The majority did not explain the reasoning, only saying that the “SSA may proceed to afford members of the SSA DOGE Team access to the agency record” under the present circumstances. 

In dissent, Justice Ketanji Brown Jackson, joined by Justice Sonia Sotomayor, said the Trump administration hadn’t met the court’s high bar for emergency relief, accusing her colleagues of “jettisoning careful judicial decisionmaking.”  

“The Court is thereby, unfortunately, suggesting that what would be an extraordinary request for everyone else is nothing more than an ordinary day on the docket for this Administration,” Jackson wrote. 

“I would proceed without fear or favor to require DOGE and the Government to do what all other litigants must do to secure a stay from this Court,” she continued. 

Justice Elena Kagan also dissented, but she did not join the duo’s opinion.
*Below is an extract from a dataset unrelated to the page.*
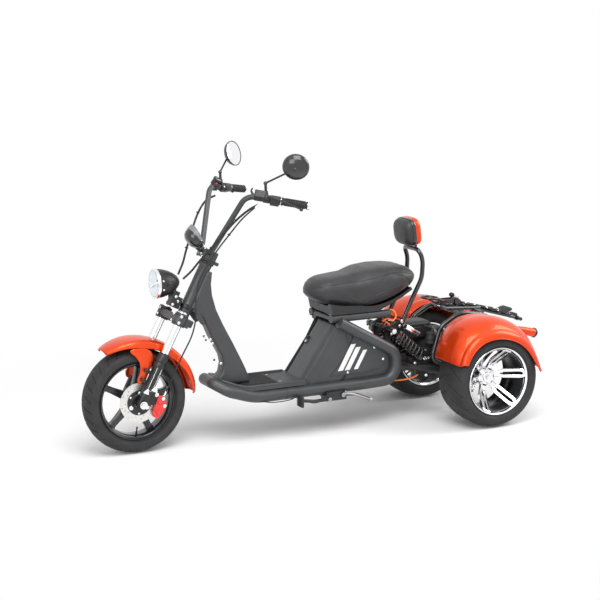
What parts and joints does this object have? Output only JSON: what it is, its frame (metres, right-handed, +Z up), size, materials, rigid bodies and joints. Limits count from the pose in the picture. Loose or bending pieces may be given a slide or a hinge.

The challenge to DOGE’s ability to poke around in the SSA’s systems came from a coalition of government unions, backed by the left-leaning legal group Democracy Forward, that claimed DOGE’s unfettered access to the sensitive data ran afoul of privacy laws and the SSA’s own rules and regulations. 

U.S. District Judge Ellen Hollander’s order allowed the SSA to provide DOGE with access to redacted or anonymized data and records, but it required DOGE agents to receive the necessary training for those systems. She wrote that DOGE’s efforts to slim down the federal bureaucracy weren’t the problem at hand, but rather “how they want to do the work.”  

Hollander is an appointee of former President Obama. 

Solicitor General D. John Sauer had argued that her preliminary injunction undermined DOGE’s mission to streamline and modernize the government while rooting out waste and fraud. 

He criticized the nationwide relief as a “now-familiar theme,” alluding to several Justice Department emergency appeals challenging universal injunctions — a practice the justices heard arguments about last month in the administration’s appeal of an order blocking Trump’s bid to narrow birthright citizenship. 

“The government cannot eliminate waste and fraud if district courts bar the very agency personnel with expertise and the designated mission of curtailing such waste and fraud from performing their jobs,” Sauer wrote in the government’s emergency application.